«A mitad de camino, sonó una alarma en mi cabeza y un temblor en mis vísceras. No tengo más palabras para informar sobre aquello que me hizo reaccionar inmediatamente. “Esto del yoga no me gusta tanto”, le dije mientras me levantaba y me abotonaba y él retrocedió a su pared. Luego se paró, hablamos algunas cosas que no recuerdo y me dejó ir. La sesión espiritual había acabado. Nunca más me volvió a llamar».
Por Diego Molina
El año debe ser 1991. Colegio San José de los jesuitas en Arequipa. Yo tenía 13 años. En plena clase de matemática, que detestaba, el sacerdote se acercó a la puerta abierta y dijo: “Molina”. Era mi momento obligatorio con el padre espiritual de segundo de media. A todos le tocaba. Y yo feliz, con tal de salir del curso en el que, si no estabas al nivel, te sacaban con carpeta del salón.
El padre “A”, que debe haber muerto hace mucho, era alto y sus pelos blancos se elevaban desde los bordes de su cabeza. Su voz era rasposa pero tranquila. Creo que tenía ojos claros. Había oficiado varios matrimonios. Yo lo vi en uno, donde demostró su elevado conocimiento de la teología. Hombre muy respetado.
Me condujo a su oficina: un espacio rectangular y angosto, con un sofá largo y un escritorio detrás del cual brillaba el seco y brutal sol serrano, a pesar de la cortina, en la única ventana. Nos sentamos, con él a espaldas de la luz. Lo primero, la confesión. “Ave María purísima”: “sin pecado concebida”. Entre mis pecados, le conté que me masturbaba. “¿En qué piensas cuando te masturbas?” preguntó con calma. Si le decía que en chicos, por un segundo entendí de que sería un punto de no retorno. “En nada”, respondí. “¿Cómo que en nada?, ¿no piensas en alguien?” increpó el teólogo. “En nada”. Hasta ahora agradezco mi respuesta insincera, porque habría sido un arma en mi contra.
El caballero sacó de algún cajón un libro gordo y azul y lo puso sobre sobre el escritorio. El título decía “yoga” en letras naranjas. “¿Qué opinas del yoga?” preguntó, y yo me mostré interesado sobre algo que sonaba arcano. “Pues mira, es una disciplina excelente” respondió a mi ignorancia. De ahí soltó una explicación que no recuerdo. Son más de 30 años. Yo confiaba en lo que sea que él diga. Un sacerdote es un enviado de Dios.

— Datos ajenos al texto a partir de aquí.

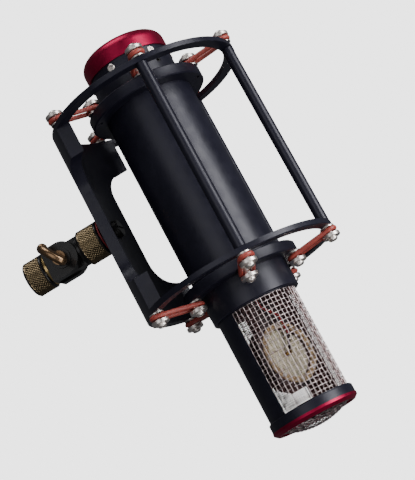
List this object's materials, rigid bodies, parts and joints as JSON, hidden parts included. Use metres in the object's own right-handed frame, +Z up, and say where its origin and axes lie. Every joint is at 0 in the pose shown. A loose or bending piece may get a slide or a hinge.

Me dijo que era muy importante la posición, la flor de loto. Entonces, nos sentamos frente a frente en el piso. Me fue informando cómo poner cada parte del cuerpo y cómo debía ser la respiración. Piernas cruzadas, mentón pegado al cuello, manos sobre las rodillas con el índice y el anular tocando el pulgar. Yo seguía cada mandato. Después de unas respiraciones profundas, me miró con fuerza e increpó: “no lo estás haciendo bien, te falta respirar mejor”. Súbitamente, se lanzó hacía mí y se dedicó a desabotonar mi camisa blanca del uniforme escolar.
A mitad de camino, sonó una alarma en mi cabeza y un temblor en mis vísceras. No tengo más palabras para informar sobre aquello que me hizo reaccionar inmediatamente. “Esto del yoga no me gusta tanto”, le dije mientras me levantaba y me abotonaba y él retrocedió a su pared. Luego se paró, hablamos algunas cosas que no recuerdo y me dejó ir. La sesión espiritual había acabado. Nunca más me volvió a llamar.
Años después, confesé el incidente a 2 amigos. Uno de ellos, respondió con su propia experiencia: “me pidió que me masturbara delante suyo”. El otro: “me hizo hipnosis echado en el sofá, no recuerdo nada”. Nunca lo sabremos.
Éramos 3 casos en una promoción de casi 100 estudiantes. Siempre me atormentó la duda ante qué les habría podido suceder a todos los demás, en la oficina espiritual.